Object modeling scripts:
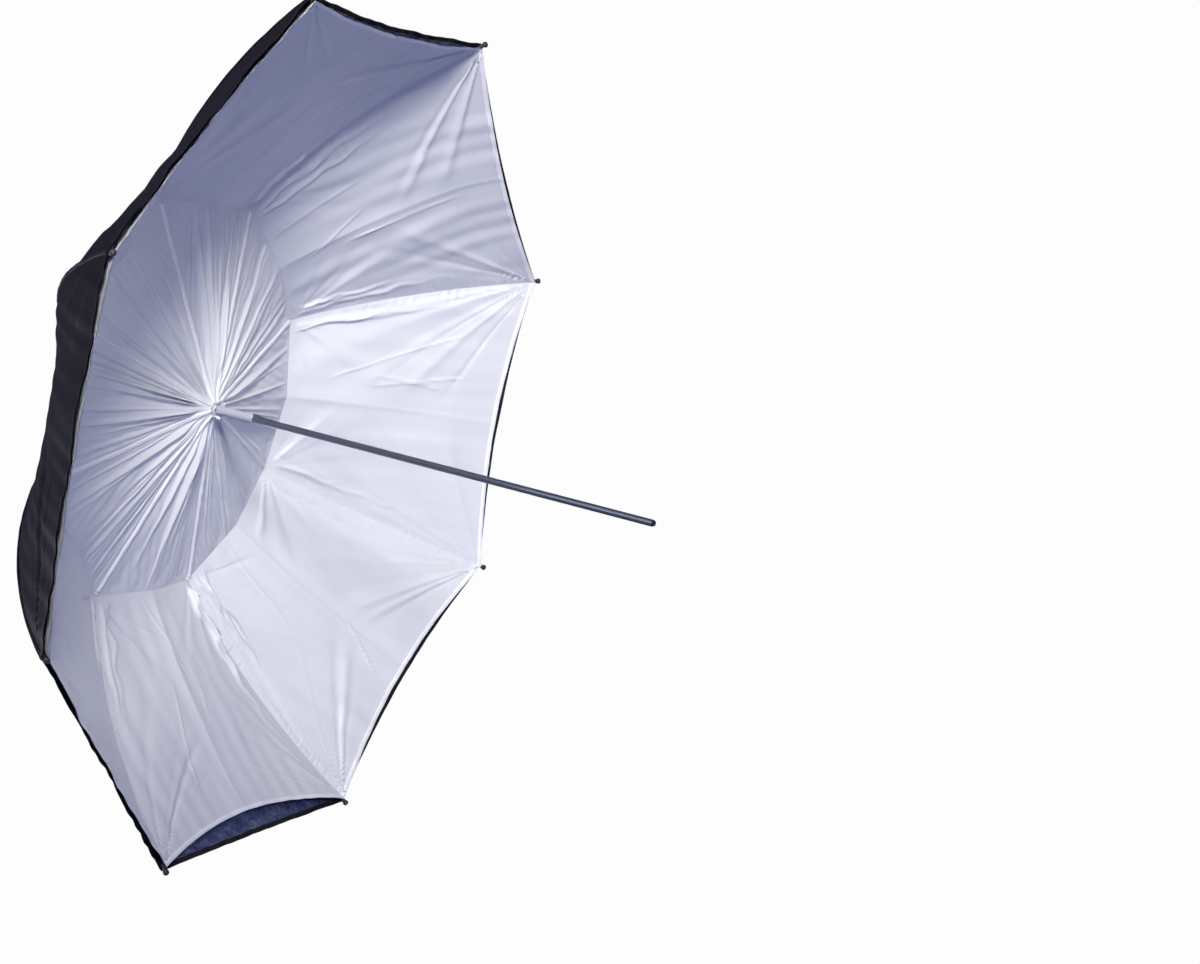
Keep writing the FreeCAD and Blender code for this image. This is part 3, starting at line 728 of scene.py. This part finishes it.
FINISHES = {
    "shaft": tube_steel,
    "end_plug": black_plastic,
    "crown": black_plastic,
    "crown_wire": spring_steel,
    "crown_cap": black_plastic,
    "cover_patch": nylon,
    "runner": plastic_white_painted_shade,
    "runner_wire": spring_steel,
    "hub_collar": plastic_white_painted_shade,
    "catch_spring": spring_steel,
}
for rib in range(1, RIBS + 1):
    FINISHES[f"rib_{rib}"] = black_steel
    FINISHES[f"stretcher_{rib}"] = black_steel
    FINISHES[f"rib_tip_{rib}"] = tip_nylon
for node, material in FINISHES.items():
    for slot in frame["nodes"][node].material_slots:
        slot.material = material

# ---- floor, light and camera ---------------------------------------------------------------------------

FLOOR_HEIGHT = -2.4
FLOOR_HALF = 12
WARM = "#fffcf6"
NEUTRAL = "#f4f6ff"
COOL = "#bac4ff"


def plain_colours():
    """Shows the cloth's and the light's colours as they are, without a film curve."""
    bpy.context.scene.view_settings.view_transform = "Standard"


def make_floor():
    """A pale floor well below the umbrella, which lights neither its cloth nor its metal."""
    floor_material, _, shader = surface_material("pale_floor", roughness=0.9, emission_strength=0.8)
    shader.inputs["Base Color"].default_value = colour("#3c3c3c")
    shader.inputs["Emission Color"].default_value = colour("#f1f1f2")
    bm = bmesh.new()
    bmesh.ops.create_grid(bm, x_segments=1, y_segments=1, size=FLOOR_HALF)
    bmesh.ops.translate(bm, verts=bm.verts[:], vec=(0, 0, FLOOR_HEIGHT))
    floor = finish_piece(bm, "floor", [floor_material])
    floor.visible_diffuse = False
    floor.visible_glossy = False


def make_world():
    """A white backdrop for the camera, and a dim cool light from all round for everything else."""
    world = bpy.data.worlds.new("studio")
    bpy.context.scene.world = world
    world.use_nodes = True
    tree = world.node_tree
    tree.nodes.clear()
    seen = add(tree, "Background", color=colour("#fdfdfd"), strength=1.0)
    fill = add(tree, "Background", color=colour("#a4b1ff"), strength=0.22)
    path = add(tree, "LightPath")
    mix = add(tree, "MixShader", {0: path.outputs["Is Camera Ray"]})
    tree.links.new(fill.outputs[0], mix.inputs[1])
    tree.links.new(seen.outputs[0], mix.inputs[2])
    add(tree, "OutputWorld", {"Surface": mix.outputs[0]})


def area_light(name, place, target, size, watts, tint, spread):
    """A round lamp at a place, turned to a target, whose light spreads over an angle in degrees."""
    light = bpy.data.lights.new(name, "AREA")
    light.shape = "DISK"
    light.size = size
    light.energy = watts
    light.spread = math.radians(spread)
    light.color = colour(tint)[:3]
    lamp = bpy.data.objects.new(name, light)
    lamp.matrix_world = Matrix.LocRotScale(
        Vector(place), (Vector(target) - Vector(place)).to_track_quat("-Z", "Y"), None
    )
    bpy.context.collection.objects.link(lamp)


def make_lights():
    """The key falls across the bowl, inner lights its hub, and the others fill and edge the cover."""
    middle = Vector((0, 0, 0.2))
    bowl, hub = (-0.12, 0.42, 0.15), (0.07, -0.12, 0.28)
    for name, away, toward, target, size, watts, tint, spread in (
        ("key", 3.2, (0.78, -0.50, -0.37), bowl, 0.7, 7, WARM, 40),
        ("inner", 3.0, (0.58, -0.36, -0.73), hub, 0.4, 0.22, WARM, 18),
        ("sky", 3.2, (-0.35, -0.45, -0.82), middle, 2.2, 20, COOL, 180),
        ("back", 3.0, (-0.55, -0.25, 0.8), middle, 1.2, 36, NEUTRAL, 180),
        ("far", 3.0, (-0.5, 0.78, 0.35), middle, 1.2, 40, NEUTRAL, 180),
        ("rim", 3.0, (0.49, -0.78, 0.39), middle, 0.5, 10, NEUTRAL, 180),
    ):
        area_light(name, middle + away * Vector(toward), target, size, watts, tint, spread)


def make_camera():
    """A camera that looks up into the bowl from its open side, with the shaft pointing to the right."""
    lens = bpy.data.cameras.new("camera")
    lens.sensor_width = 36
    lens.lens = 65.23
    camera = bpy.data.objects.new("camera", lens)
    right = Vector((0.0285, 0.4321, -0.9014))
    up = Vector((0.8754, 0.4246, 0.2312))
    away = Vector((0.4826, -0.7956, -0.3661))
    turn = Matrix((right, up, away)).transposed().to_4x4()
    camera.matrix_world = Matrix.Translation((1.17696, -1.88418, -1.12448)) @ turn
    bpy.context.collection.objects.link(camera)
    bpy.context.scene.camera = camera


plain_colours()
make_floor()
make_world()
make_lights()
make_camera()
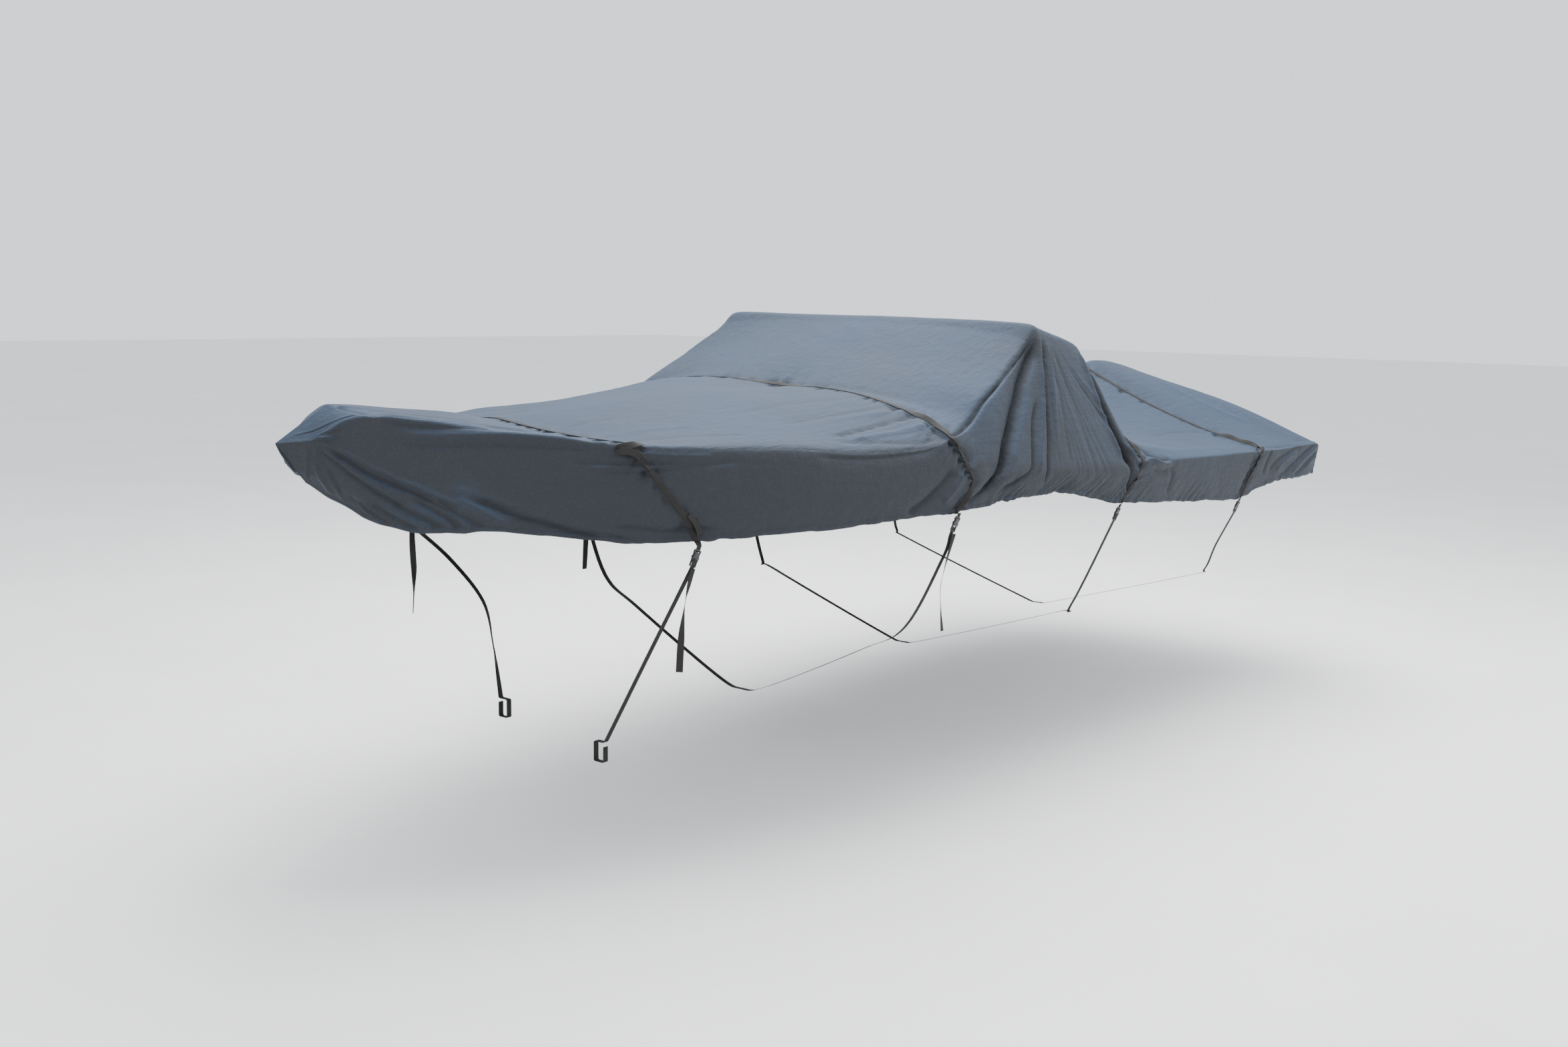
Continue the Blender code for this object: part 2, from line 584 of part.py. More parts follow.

• [Required task] Print all of the entries exactly as they appear.

• [Written solution]
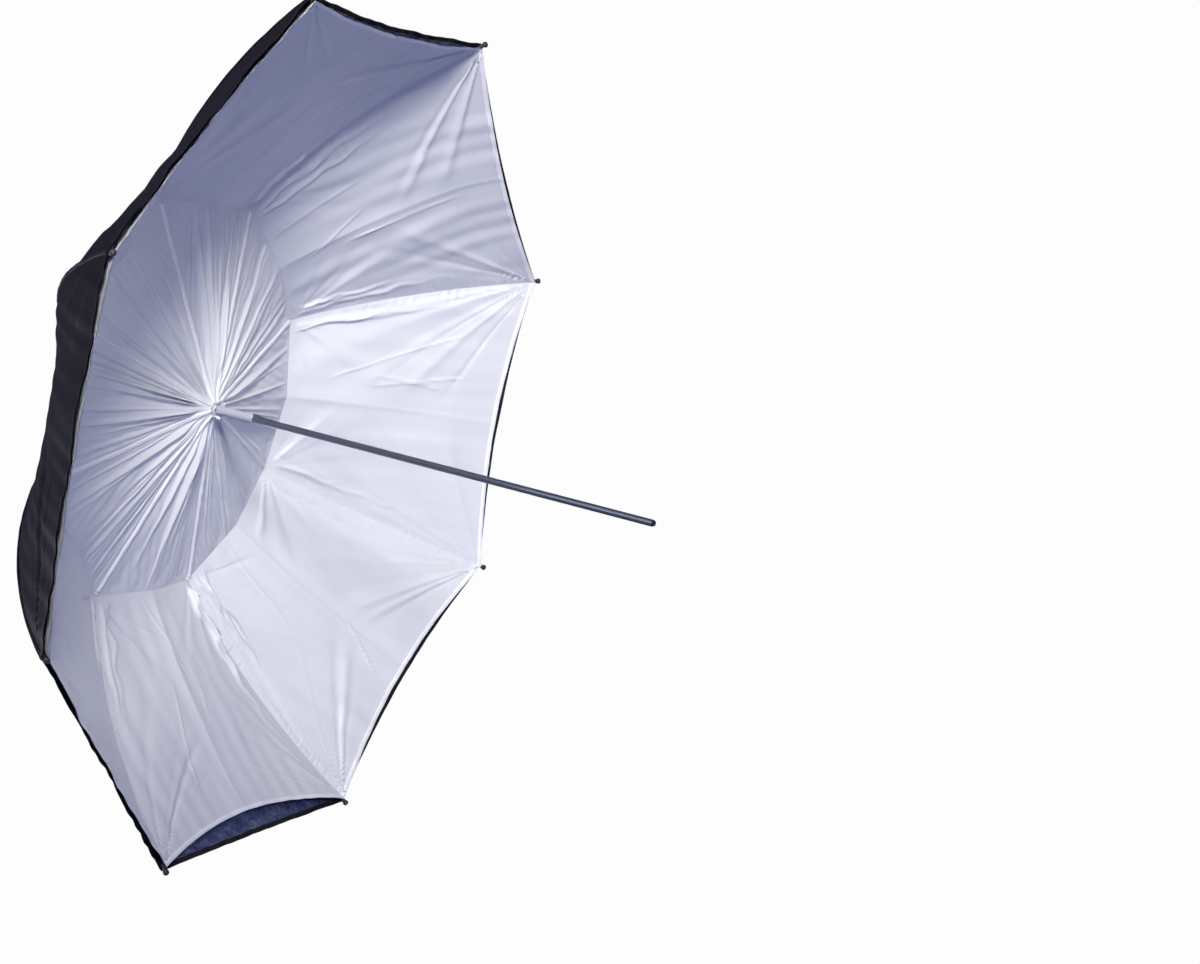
Keep writing the FreeCAD and Blender code for this image. This is part 3, starting at line 728 of scene.py. This part finishes it.
FINISHES = {
    "shaft": tube_steel,
    "end_plug": black_plastic,
    "crown": black_plastic,
    "crown_wire": spring_steel,
    "crown_cap": black_plastic,
    "cover_patch": nylon,
    "runner": plastic_white_painted_shade,
    "runner_wire": spring_steel,
    "hub_collar": plastic_white_painted_shade,
    "catch_spring": spring_steel,
}
for rib in range(1, RIBS + 1):
    FINISHES[f"rib_{rib}"] = black_steel
    FINISHES[f"stretcher_{rib}"] = black_steel
    FINISHES[f"rib_tip_{rib}"] = tip_nylon
for node, material in FINISHES.items():
    for slot in frame["nodes"][node].material_slots:
        slot.material = material

# ---- floor, light and camera ---------------------------------------------------------------------------

FLOOR_HEIGHT = -2.4
FLOOR_HALF = 12
WARM = "#fffcf6"
NEUTRAL = "#f4f6ff"
COOL = "#bac4ff"


def plain_colours():
    """Shows the cloth's and the light's colours as they are, without a film curve."""
    bpy.context.scene.view_settings.view_transform = "Standard"


def make_floor():
    """A pale floor well below the umbrella, which lights neither its cloth nor its metal."""
    floor_material, _, shader = surface_material("pale_floor", roughness=0.9, emission_strength=0.8)
    shader.inputs["Base Color"].default_value = colour("#3c3c3c")
    shader.inputs["Emission Color"].default_value = colour("#f1f1f2")
    bm = bmesh.new()
    bmesh.ops.create_grid(bm, x_segments=1, y_segments=1, size=FLOOR_HALF)
    bmesh.ops.translate(bm, verts=bm.verts[:], vec=(0, 0, FLOOR_HEIGHT))
    floor = finish_piece(bm, "floor", [floor_material])
    floor.visible_diffuse = False
    floor.visible_glossy = False


def make_world():
    """A white backdrop for the camera, and a dim cool light from all round for everything else."""
    world = bpy.data.worlds.new("studio")
    bpy.context.scene.world = world
    world.use_nodes = True
    tree = world.node_tree
    tree.nodes.clear()
    seen = add(tree, "Background", color=colour("#fdfdfd"), strength=1.0)
    fill = add(tree, "Background", color=colour("#a4b1ff"), strength=0.22)
    path = add(tree, "LightPath")
    mix = add(tree, "MixShader", {0: path.outputs["Is Camera Ray"]})
    tree.links.new(fill.outputs[0], mix.inputs[1])
    tree.links.new(seen.outputs[0], mix.inputs[2])
    add(tree, "OutputWorld", {"Surface": mix.outputs[0]})


def area_light(name, place, target, size, watts, tint, spread):
    """A round lamp at a place, turned to a target, whose light spreads over an angle in degrees."""
    light = bpy.data.lights.new(name, "AREA")
    light.shape = "DISK"
    light.size = size
    light.energy = watts
    light.spread = math.radians(spread)
    light.color = colour(tint)[:3]
    lamp = bpy.data.objects.new(name, light)
    lamp.matrix_world = Matrix.LocRotScale(
        Vector(place), (Vector(target) - Vector(place)).to_track_quat("-Z", "Y"), None
    )
    bpy.context.collection.objects.link(lamp)


def make_lights():
    """The key falls across the bowl, inner lights its hub, and the others fill and edge the cover."""
    middle = Vector((0, 0, 0.2))
    bowl, hub = (-0.12, 0.42, 0.15), (0.07, -0.12, 0.28)
    for name, away, toward, target, size, watts, tint, spread in (
        ("key", 3.2, (0.78, -0.50, -0.37), bowl, 0.7, 7, WARM, 40),
        ("inner", 3.0, (0.58, -0.36, -0.73), hub, 0.4, 0.22, WARM, 18),
        ("sky", 3.2, (-0.35, -0.45, -0.82), middle, 2.2, 20, COOL, 180),
        ("back", 3.0, (-0.55, -0.25, 0.8), middle, 1.2, 36, NEUTRAL, 180),
        ("far", 3.0, (-0.5, 0.78, 0.35), middle, 1.2, 40, NEUTRAL, 180),
        ("rim", 3.0, (0.49, -0.78, 0.39), middle, 0.5, 10, NEUTRAL, 180),
    ):
        area_light(name, middle + away * Vector(toward), target, size, watts, tint, spread)


def make_camera():
    """A camera that looks up into the bowl from its open side, with the shaft pointing to the right."""
    lens = bpy.data.cameras.new("camera")
    lens.sensor_width = 36
    lens.lens = 65.23
    camera = bpy.data.objects.new("camera", lens)
    right = Vector((0.0285, 0.4321, -0.9014))
    up = Vector((0.8754, 0.4246, 0.2312))
    away = Vector((0.4826, -0.7956, -0.3661))
    turn = Matrix((right, up, away)).transposed().to_4x4()
    camera.matrix_world = Matrix.Translation((1.17696, -1.88418, -1.12448)) @ turn
    bpy.context.collection.objects.link(camera)
    bpy.context.scene.camera = camera


plain_colours()
make_floor()
make_world()
make_lights()
make_camera()
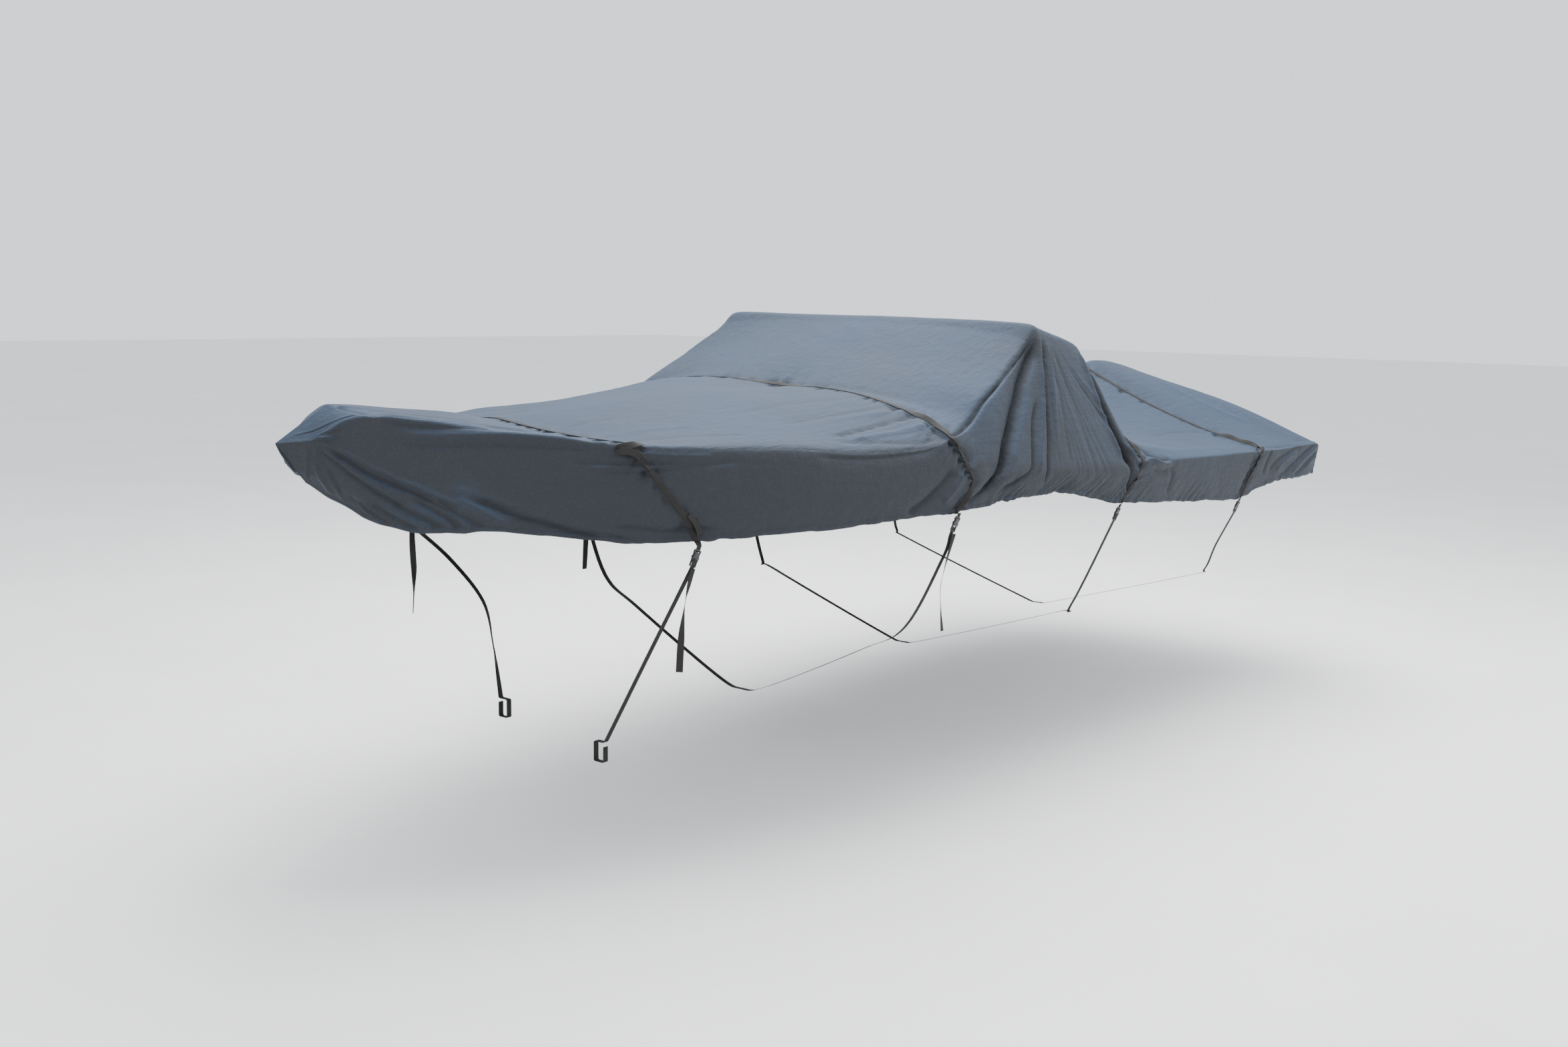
Continue the Blender code for this object: part 2, from line 584 of part.py. More parts follow.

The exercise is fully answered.